For an example, there are quite a number of webcomic artists working today, who, when they started, didn't know a thing about drawing (or much of anything, being teenagers), and it shows in their first comics. But they didn't care that they didn't know how to do it well; as long as they could do it at all, they just did it, and kept doing it, drawing and publishing a strip every day. And over the years, doing so has taught them how to draw—such that now, they're great at what they do.
I sometimes like to call that actionable arrogance rather than inexhaustible self-confidence. I knew a lot of people who had the initiative you're referring to, but most of them ended up failing at miserably at their ventures (which makes sense if you look at the number of startups that turn into successful businesses). There's also the aspect of luck which I hear commonly defined as "where preparation meets opportunity."
>Linus didn't win the debate vs Tanenbaum. He simply happened to be the right guy at the right place at the right time.
He just kept building, even though he was aware that there was a "competitor" in the space. I mean, look at his very first Usenet post announcing Linux ("just a hobby, won’t be big and professional like gnu") - sometimes "just keep building" is all it takes, and the established leaders have far less of an advantage than we think they do.
By building something that runs the world, Linux won the debate. Tanenbaum is revealed as an ivory-tower guy with strong opinions, but who only built a toy. By building Linux into what it is, Torvolds proved that a monolithic kernel works just fine.
Plot twist : Tanenbaum's microkernel design that he argues for vs Linus actually runs on every Intel cpu (as minix 3), and thus is technically the most used operating system in the world.
Zuckerberg's mom's a psychiatrist and his dad's a dentist. His dad taught him BASIC programming as a kid and then hired a software engineer as his tutor.
Gates' dad's a prominent lawyer and his mom was a prominent businesswoman on the board of directors on several different organizations. Not only did Gates learn programming as a kid, but Microsoft only got on IBM computers because his mom knew IBM executives.
When you come from privilege, it's much easier to have confidence that things will work out.
My old school district has one middle school and one high school, and pushed out the one of the best teachers I've ever had. That said, an organic chemistry class was offered, thanks entirely to the efforts of another great teacher.
I never had any real choices in my grades 6-12 education so, to me, being in a position to choose a school with a curriculum catering to one's interests and talents does seem to be a privilege many people take for granted.
Bezos was still fairly well off considering his parents were able to give him a 100k+ loan for Amazon. I'm not saying that it diminishes any of his accomplishments, just that I think it's pretty pointless to try and normalize privilege since everyone has had some "privilege" in their life dependent on perspective.
We often forget that basically always brilliant successful kids have solid fundaments in form of their parents, affluent in the financial and legal domains. Even then they don't always succeed - remember that British kid who sold a recommendation engine to Yahoo?

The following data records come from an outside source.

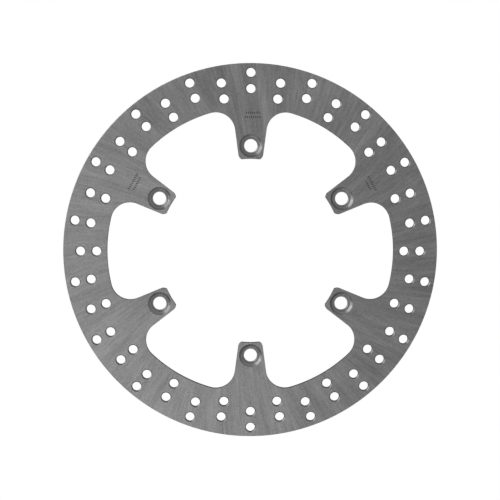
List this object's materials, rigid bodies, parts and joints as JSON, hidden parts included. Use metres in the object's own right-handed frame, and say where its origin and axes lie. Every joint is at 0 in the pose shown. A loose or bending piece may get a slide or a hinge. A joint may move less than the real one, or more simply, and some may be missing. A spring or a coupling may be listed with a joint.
{
  "type": "motorcycle brake disc rotor",
  "caption": "Fixed motorcycle brake disc rotor: a flat ground steel ring with drillings all round and mounting lugs that point inwards, each with a recessed bolt hole.",
  "frame": {"origin": "on the axis of rotation, in the plane of the face that sits against the wheel hub", "axes": "+Z along the axis of rotation, from the hub side to the side that the bolts go in from; +Y along one of the lugs"},
  "size_m": [0.32, 0.32, 0.005],
  "materials": {
    "ground_steel": "ground"
  },
  "bodies": {
    "root": {"rotor_plate": "ground_steel"}
  },
  "joints": []
}
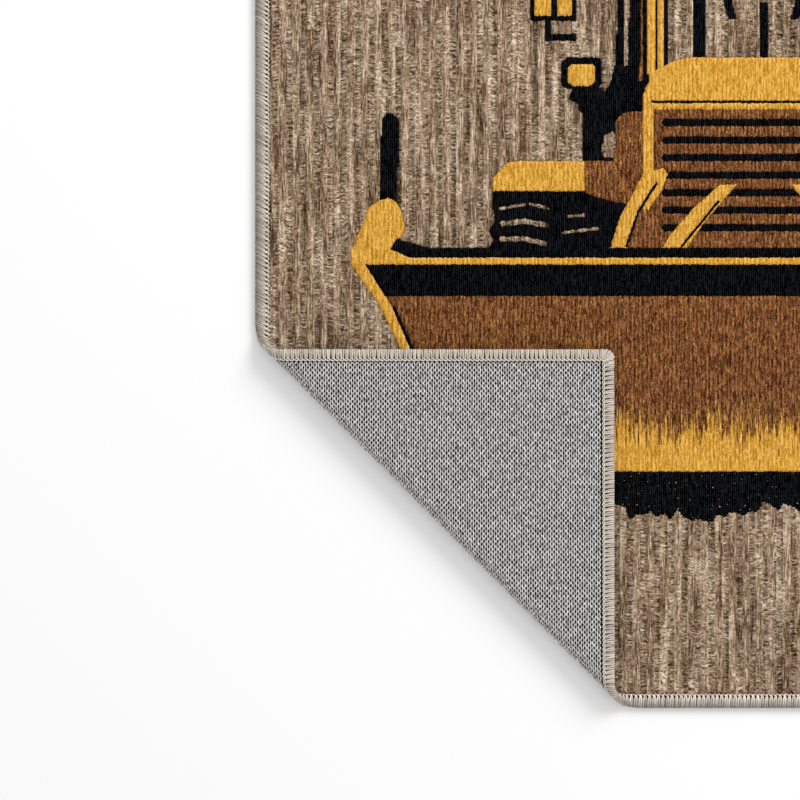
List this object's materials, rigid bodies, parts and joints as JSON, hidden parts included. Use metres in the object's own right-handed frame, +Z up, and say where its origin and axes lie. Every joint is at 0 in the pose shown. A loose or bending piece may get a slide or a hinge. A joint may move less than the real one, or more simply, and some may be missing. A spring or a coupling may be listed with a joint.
{
  "type": "area rug",
  "caption": "Flat chenille area rug with a construction-vehicle picture in its pile, a serged edge, a grey cloth back and one corner turned over onto the face.",
  "frame": {"origin": "middle of the rug's underside, on the surface that it lies on", "axes": "+Z up out of the pile, +Y along the rug's length towards the top of its picture, +X to the picture's right"},
  "size_m": [0.61, 0.914, 0.0131],
  "materials": {
    "ground_yarn": "matte, brushed chenille, streaked taupe",
    "gold_yarn": "soft satin thread",
    "brown_yarn": "matte thread with darker streaks",
    "black_yarn": "matte thread",
    "latex": "matte",
    "backing": "matte, heather grey open weave",
    "serging": "soft satin yarn"
  },
  "bodies": {
    "field": {"ground_pile": "ground_yarn", "gold_pile": "gold_yarn", "brown_pile": "brown_yarn", "black_pile": "black_yarn", "latex_coat": "latex", "backing_cloth": "backing", "edge_serging": "serging"},
    "bend_strip_1": {"fold_pile_1": "ground_yarn", "fold_latex_1": "latex", "fold_backing_1": "backing", "fold_serging_1": "serging"},
    "bend_strip_2": {"fold_pile_2": "ground_yarn", "fold_latex_2": "latex", "fold_backing_2": "backing", "fold_serging_2": "serging"},
    "bend_strip_3": {"fold_pile_3": "ground_yarn", "fold_latex_3": "latex", "fold_backing_3": "backing", "fold_serging_3": "serging"},
    "corner": {"corner_pile": "ground_yarn", "corner_latex": "latex", "corner_backing": "backing", "corner_serging": "serging"}
  },
  "joints": [
    {"name": "bend_1", "type": "hinge", "parent": "field", "child": "bend_strip_1", "pos_m": [-0.19192, -0.34392, 0.00034], "axis": [0.7071, -0.7071, 0], "range_deg": [0, 45.42]},
    {"name": "bend_2", "type": "hinge", "parent": "bend_strip_1", "child": "bend_strip_2", "pos_m": [-0.19447, -0.34647, 0.00401], "axis": [0.7071, -0.7071, 0], "range_deg": [0, 45.42]},
    {"name": "bend_3", "type": "hinge", "parent": "bend_strip_2", "child": "bend_strip_3", "pos_m": [-0.19442, -0.34642, 0.00917], "axis": [0.7071, -0.7071, 0], "range_deg": [0, 45.42]},
    {"name": "bend_4", "type": "hinge", "parent": "bend_strip_3", "child": "corner", "pos_m": [-0.19179, -0.34379, 0.01273], "axis": [0.7071, -0.7071, 0], "range_deg": [0, 45.42]}
  ],
  "couplings": [
    {"joint": "bend_1", "follows": "bend_4", "ratio": 1},
    {"joint": "bend_2", "follows": "bend_4", "ratio": 1},
    {"joint": "bend_3", "follows": "bend_4", "ratio": 1}
  ]
}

The rags-to-riches in the industry doesn't exist, move along people.
I was confused when you mentioned him, then I realized you think he didn't succeed because he's not a billionaire or didn't create the next Facebook.
Young millionaire studying at Oxford? I would trade places with that dude in a heartbeat. From everything I'm reading on his Wikipedia page, he seems to be doing quite well.
Yes, because poor (or not-well-off) people have this enormous respect of money, and of people who have accumulated lots of it. They don’t want to waste this investor‘s time, and they are scared of asking customers for money.
Well-off people don’t have these problems. That random investor is just like their dad, plus or minus the Rolex, and they know their language („Have you been to Martha’s this year?“). Asking for money is not a problem either because they never experienced the process of spending money as painful - their worldview is that you have a certain budget to spend, and when it’s gone you either wait a bit or get some more.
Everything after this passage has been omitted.